In a final rule published this week by the Department of Justice, the FBI announced that the Next Generation Identification system would not be subject to the Privacy Act. That means that even people whose information is contained in the database will not be able to request data on it. The NGI system is a law enforcement database, but it contains records from a variety of non-law enforcement sources. It has fingerprints and other biometric identifiers from some employment records, humanitarian and relief efforts, and from some foreign sources. The FBI last year announced that it was seeking to exempt the NGI from the Privacy Act, arguing that opening it up to public inquiries would harm national security.

“Specifically, the FBI exempts the records maintained in JUSTICE/FBI-009 from one or more provisions of the Privacy Act.

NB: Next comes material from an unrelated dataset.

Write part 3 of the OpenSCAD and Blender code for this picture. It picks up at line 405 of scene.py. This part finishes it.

The listed exemptions are necessary to avoid interference with the Department’s law enforcement and national security functions and responsibilities of the FBI,” the rule published this week says.

After a period open for public comments, the Justice Department decided that the risks to national security and law enforcement operations outweighed the benefits of allowing the NGI to be covered under the Privacy Act. Privacy advocates and civil liberties organizations have criticized both the collection of so much biometric data in one place and the effort by the FBI to see it secret.

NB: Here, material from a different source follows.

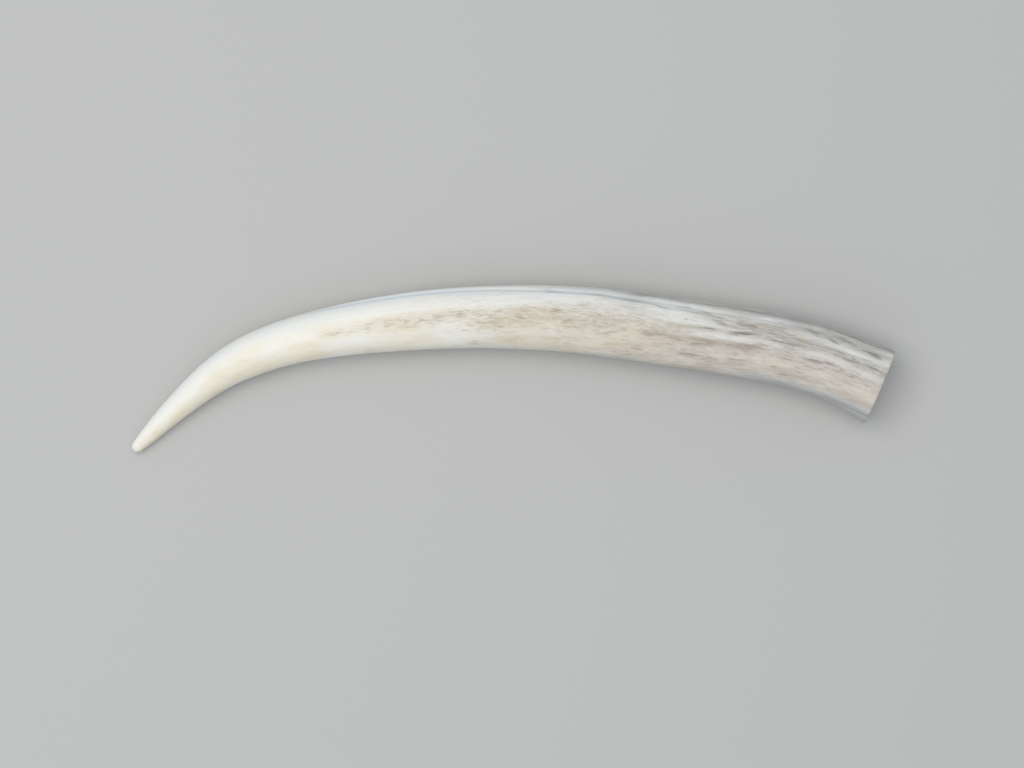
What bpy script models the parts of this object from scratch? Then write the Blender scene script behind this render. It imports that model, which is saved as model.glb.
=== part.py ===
"""One tine sawn off a deer antler, lying on its side.

Metres, +Z up. The tine lies along X with its tip at -X and its saw cut at +X, and it bows towards +Y.
The origin is under the middle of its bounding box, on the surface that it rests on.
"""

import math

import bmesh
import bpy
import numpy as np

NODE = "antler_tine"

# The growth axis, from the tip to the saw cut: the distance along it, its heading in plan in degrees
# anticlockwise from +X, the section's half breadth and half height, and the underside's lift off the table
STATIONS = np.array(
    [
        [0.000, 46.0, 0.00210, 0.00200, 0.0010],
        [0.011, 45.0, 0.00385, 0.00370, 0.0001],
        [0.026, 42.2, 0.00540, 0.00525, 0.0001],
        [0.041, 37.4, 0.00685, 0.00660, 0.0005],
        [0.058, 25.8, 0.00830, 0.00785, 0.0009],
        [0.081, 14.6, 0.00945, 0.00890, 0.0012],
        [0.106, 8.4, 0.01075, 0.01000, 0.0008],
        [0.136, 4.4, 0.01210, 0.01110, 0.0002],
        [0.161, 0.2, 0.01270, 0.01160, 0.0000],
        [0.186, -3.2, 0.01335, 0.01200, 0.0000],
        [0.211, -7.4, 0.01385, 0.01225, 0.0003],
        [0.236, -8.6, 0.01405, 0.01240, 0.0006],
        [0.263, -9.6, 0.01415, 0.01255, 0.0005],
        [0.286, -15.6, 0.01440, 0.01285, 0.0002],
        [0.304, -22.0, 0.01430, 0.01325, 0.0000],
        [0.319, -23.0, 0.01475, 0.01355, 0.0000],
    ]
)
ALONG, HEADING, HALF_BREADTH, HALF_HEIGHT, LIFT = STATIONS.T
LENGTH = ALONG[-1]
AXIS_STEPS = 1600

TIP_ROUND = 0.0023
TIP_SQUARENESS = 2.0
CUT_SQUARENESS = 2.25

# The saw cut's face looks this far above the axis, in degrees, and the last of the tine leans with it
CUT_LEAN = 4.0
LEANING_LENGTH = 0.030

# The broad gutters: where each starts and ends along the axis, its angle round the section at those places,
# in degrees from the +Y side over the top, its half width and its depth
GUTTERS = (
    (0.081, 0.267, 16.0, 46.0, 0.0013, 0.00060),
    (0.206, 0.331, 12.0, 19.0, 0.0014, 0.00055),
    (0.239, 0.331, 42.0, 37.0, 0.0016, 0.00060),
    (0.091, 0.216, 84.0, 72.0, 0.0022, 0.00035),
    (0.215, 0.331, 77.0, 60.0, 0.0016, 0.00050),
    (0.197, 0.301, 103.0, 90.0, 0.0020, 0.00045),
    (0.151, 0.263, 124.0, 126.0, 0.0020, 0.00025),
    (0.279, 0.341, 172.0, 153.0, 0.0011, 0.00060),
    (0.121, 0.331, 205.0, 208.0, 0.0018, 0.00045),
    (0.101, 0.281, 234.0, 240.0, 0.0020, 0.00045),
    (0.171, 0.331, 262.0, 254.0, 0.0018, 0.00050),
    (0.096, 0.331, 296.0, 300.0, 0.0022, 0.00055),
    (0.131, 0.331, 330.0, 336.0, 0.0018, 0.00050),
)
GUTTER_FADE = 0.028

# The flare towards the beam that the tine grew from, on the -Y side of the last stretch before the cut
FLARE_LENGTH = 0.026
FLARE_OUT = 0.0021
FLARE_ANGLE = 188.0
FLARE_SPREAD = 26.0

TIP_RINGS = 4
BODY_RINGS = 62
COLUMNS = 72

BONE_COLOUR = (0.66, 0.61, 0.50, 1.0)
BONE_ROUGHNESS = 0.45


def smooth(values, along):
    """The stations' values joined by a smooth curve, whose slopes are those of the stations themselves."""
    slopes = np.gradient(values, ALONG)
    i = np.clip(np.searchsorted(ALONG, along) - 1, 0, len(ALONG) - 2)
    step = ALONG[i + 1] - ALONG[i]
    t = (along - ALONG[i]) / step
    rise = values[i + 1] - values[i]
    ease = t * t * (3 - 2 * t)
    bend = t * (t - 1) * ((t - 1) * slopes[i] + t * slopes[i + 1]) * step
    return values[i] + rise * ease + bend


def ramp(x, start, end):
    """0 at start and 1 at end, smooth between."""
    t = np.clip((x - start) / (end - start), 0, 1)
    return t * t * (3 - 2 * t)


def axis_points(along):
    """The growth axis in plan, from its heading, as x and y at each distance along it."""
    fine = np.linspace(0, LENGTH, AXIS_STEPS)
    heading = np.radians(smooth(HEADING, fine))
    middle = (heading[1:] + heading[:-1]) / 2
    step = np.diff(fine)
    x = np.concatenate([[0], np.cumsum(np.cos(middle) * step)])
    y = np.concatenate([[0], np.cumsum(np.sin(middle) * step)])
    return np.interp(along, fine, x), np.interp(along, fine, y)


def angle_between(a, b):
    """How far angle a is past angle b, in degrees, the short way round."""
    return (a - b + 180) % 360 - 180


def gutter_depth(along, around, mean_radius):
    """How deep the gutters go at each place, all of them together."""
    depth = np.zeros(np.broadcast(along, around).shape)
    for start, end, angle_start, angle_end, half_width, deepest in GUTTERS:
        share = np.clip((along - start) / (end - start), 0, 1)
        middle = angle_start + (angle_end - angle_start) * share
        aside = np.radians(angle_between(around, middle)) * mean_radius
        fade = ramp(along, start, start + GUTTER_FADE) * ramp(along, end, end - GUTTER_FADE)
        depth += deepest * fade * np.exp(-((aside / half_width) ** 2))
    return depth


def flare(along, around):
    """How far the section swells outwards near the cut."""
    near_cut = ramp(along, LENGTH - FLARE_LENGTH, LENGTH) ** 2
    return FLARE_OUT * near_cut * np.exp(-((angle_between(around, FLARE_ANGLE) / FLARE_SPREAD) ** 2))


def tine_surface(along, around):
    """The surface's points: a ring for each distance along the axis, a column for each angle in degrees."""
    along = along[:, None]
    around = around[None, :]
    turn = np.radians(around)
    rounding = np.sqrt(1 - (1 - np.clip(along / TIP_ROUND, 0, 1)) ** 2)
    half_breadth = smooth(HALF_BREADTH, along) * rounding
    half_height = smooth(HALF_HEIGHT, along) * rounding
    power = 2 / (TIP_SQUARENESS + (CUT_SQUARENESS - TIP_SQUARENESS) * along / LENGTH)

    aside = half_breadth * np.sign(np.cos(turn)) * np.abs(np.cos(turn)) ** power
    above = half_height * np.sign(np.sin(turn)) * np.abs(np.sin(turn)) ** power
    mean_radius = (half_breadth + half_height) / 2
    outwards = flare(along, around) - gutter_depth(along, around, mean_radius)
    aside = aside + outwards * np.cos(turn)
    above = above + outwards * np.sin(turn)

    leaning = ramp(along, LENGTH - LEANING_LENGTH, LENGTH)
    forwards = -above * math.tan(math.radians(CUT_LEAN)) * leaning
    heading = np.radians(smooth(HEADING, along))
    axis_x, axis_y = axis_points(along)
    x = axis_x + forwards * np.cos(heading) - aside * np.sin(heading)
    y = axis_y + forwards * np.sin(heading) + aside * np.cos(heading)
    z = smooth(HALF_HEIGHT, along) + smooth(LIFT, along) + above
    return np.stack([x, y, z], axis=-1)


def ring_places():
    """Distances along the axis of the rings: close over the round tip, then even to the cut."""
    quarter = np.linspace(0, math.pi / 2, TIP_RINGS + 1)[1:]
    tip = TIP_ROUND * (1 - np.cos(quarter))
    body = np.linspace(TIP_ROUND, LENGTH, BODY_RINGS + 1)[1:]
    return np.concatenate([tip, body])


def tine_mesh():
    """A loft of the rings, closed by a point at the tip and by the flat face of the saw cut."""
    around = np.arange(COLUMNS) * 360 / COLUMNS
    rings = tine_surface(ring_places(), around)
    tip = tine_surface(np.zeros(1), around).mean(axis=(0, 1))
    points = np.concatenate([[tip], rings.reshape(-1, 3)])
    low, high = points.min(axis=0), points.max(axis=0)
    points -= [(low[0] + high[0]) / 2, (low[1] + high[1]) / 2, low[2]]

    bm = bmesh.new()
    verts = [bm.verts.new(point) for point in points]
    tip_vert = verts[0]
    loops = [verts[1 + i * COLUMNS : 1 + (i + 1) * COLUMNS] for i in range(len(rings))]
    for j in range(COLUMNS):
        after = (j + 1) % COLUMNS
        bm.faces.new((tip_vert, loops[0][after], loops[0][j]))
        for ring, further in zip(loops, loops[1:]):
            bm.faces.new((ring[j], ring[after], further[after], further[j]))
    cut = bm.faces.new(loops[-1])
    bmesh.ops.recalc_face_normals(bm, faces=bm.faces)
    for face in bm.faces:
        face.smooth = face is not cut
    for edge in cut.edges:
        edge.smooth = False
    mesh = bpy.data.meshes.new(NODE)
    bm.to_mesh(mesh)
    bm.free()
    return mesh


def bone_material():
    material = bpy.data.materials.new("bone")
    material.use_nodes = True
    shader = material.node_tree.nodes["Principled BSDF"]
    shader.inputs["Base Color"].default_value = BONE_COLOUR
    shader.inputs["Roughness"].default_value = BONE_ROUGHNESS
    shader.inputs["Metallic"].default_value = 0.0
    return material


def main():
    for old in list(bpy.data.objects):
        bpy.data.objects.remove(old, do_unlink=True)
    collection = bpy.data.collections.new("deer_antler")
    bpy.context.scene.collection.children.link(collection)
    tine = bpy.data.objects.new(NODE, tine_mesh())
    tine.data.materials.append(bone_material())
    collection.objects.link(tine)


main()
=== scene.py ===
"""A sawn deer antler tine lying on a pale floor, seen from straight above.

The tine's form is the construction's own, built again with a finer mesh and with the grain, the stained
grooves, the painted reflection and shade along its gutters and edges, and the porous saw cut that the
construction leaves out. Metres, +Z up.
"""

import math

import bpy
import numpy as np
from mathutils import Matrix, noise
from mathutils.geometry import delaunay_2d_cdt


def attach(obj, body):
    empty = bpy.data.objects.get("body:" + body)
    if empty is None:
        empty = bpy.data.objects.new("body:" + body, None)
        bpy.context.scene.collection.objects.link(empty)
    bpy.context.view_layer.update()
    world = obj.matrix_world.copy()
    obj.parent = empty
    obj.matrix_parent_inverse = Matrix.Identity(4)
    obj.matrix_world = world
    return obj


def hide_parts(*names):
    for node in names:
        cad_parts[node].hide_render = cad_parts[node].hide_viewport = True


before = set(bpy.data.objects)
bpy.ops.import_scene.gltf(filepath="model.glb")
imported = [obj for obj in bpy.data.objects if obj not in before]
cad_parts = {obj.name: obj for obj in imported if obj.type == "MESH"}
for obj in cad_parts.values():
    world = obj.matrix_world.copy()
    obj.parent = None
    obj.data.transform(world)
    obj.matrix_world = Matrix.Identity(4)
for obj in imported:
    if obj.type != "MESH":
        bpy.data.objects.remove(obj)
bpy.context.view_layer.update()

NODE = "antler_tine"
MM = 0.001

# The growth axis, from the tip to the saw cut: the distance along it, its heading in plan in degrees
# anticlockwise from +X, the section's half breadth and half height, and the underside's lift off the floor
STATIONS = np.array(
    [
        [0.000, 46.0, 0.00210, 0.00200, 0.0010],
        [0.011, 45.0, 0.00385, 0.00370, 0.0001],
        [0.026, 42.2, 0.00540, 0.00525, 0.0001],
        [0.041, 37.4, 0.00685, 0.00660, 0.0005],
        [0.058, 25.8, 0.00830, 0.00785, 0.0009],
        [0.081, 14.6, 0.00945, 0.00890, 0.0012],
        [0.106, 8.4, 0.01075, 0.01000, 0.0008],
        [0.136, 4.4, 0.01210, 0.01110, 0.0002],
        [0.161, 0.2, 0.01270, 0.01160, 0.0000],
        [0.186, -3.2, 0.01335, 0.01200, 0.0000],
        [0.211, -7.4, 0.01385, 0.01225, 0.0003],
        [0.236, -8.6, 0.01405, 0.01240, 0.0006],
        [0.263, -9.6, 0.01415, 0.01255, 0.0005],
        [0.286, -15.6, 0.01440, 0.01285, 0.0002],
        [0.304, -22.0, 0.01430, 0.01325, 0.0000],
        [0.319, -23.0, 0.01475, 0.01355, 0.0000],
    ]
)
ALONG, HEADING, HALF_BREADTH, HALF_HEIGHT, LIFT = STATIONS.T
LENGTH = ALONG[-1]
AXIS_STEPS = 1600

TIP_ROUND = 0.0023
TIP_SQUARENESS = 2.0
CUT_SQUARENESS = 2.25

# The saw cut's face looks this far above the axis, in degrees, and the last of the tine leans with it
CUT_LEAN = 4.0
LEANING_LENGTH = 0.030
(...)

“The increasing aggregation of biometric data in one spot makes the NGI database an enticing target for criminals— especially given the rise of the use of biometrics for secure access and their immutable property. If a Social Security Number is stolen in a breach, one can apply for a new number, and mitigate the interim risk with credit reporting; individuals cannot change their facial features, fingerprints, or other biometric traits. Their security and safety could be compromised for the rest of their lives. As fingerprint and iris scans increasingly replace passwords, there is growing concern that hackers will seek to leverage this information,” the Electronic Privacy Information Center said in comments on the proposed rule.

EPIC filed a Freedom of Information Act lawsuit several years ago to obtain documents on the NGI system, and got a large cache of data in return. Some of the documents showed that the system has an error rate of up to 20 percent on facial recognition searches.

The NGI system isn’t entirely exempt from the Privacy Act. The FBI asked for, and received, exemptions from seven provisions of the law, including the public’s right of access to, and amendment of, records in the database. That’s the key provision, which the bureau says would cause problems for law enforcement and security agencies.

“It is necessary for the FBI to claim these exemptions because the NGI System also contains latent fingerprints, as well as other biometrics, and associated personal information that may be law enforcement or national security sensitive. Compliance with these provisions could alert the subject of an authorized law enforcement activity about that particular activity and the interest of the FBI and/or other law enforcement agencies,” the bureau said in the final rule.

The rule will go into effect on Aug. 31.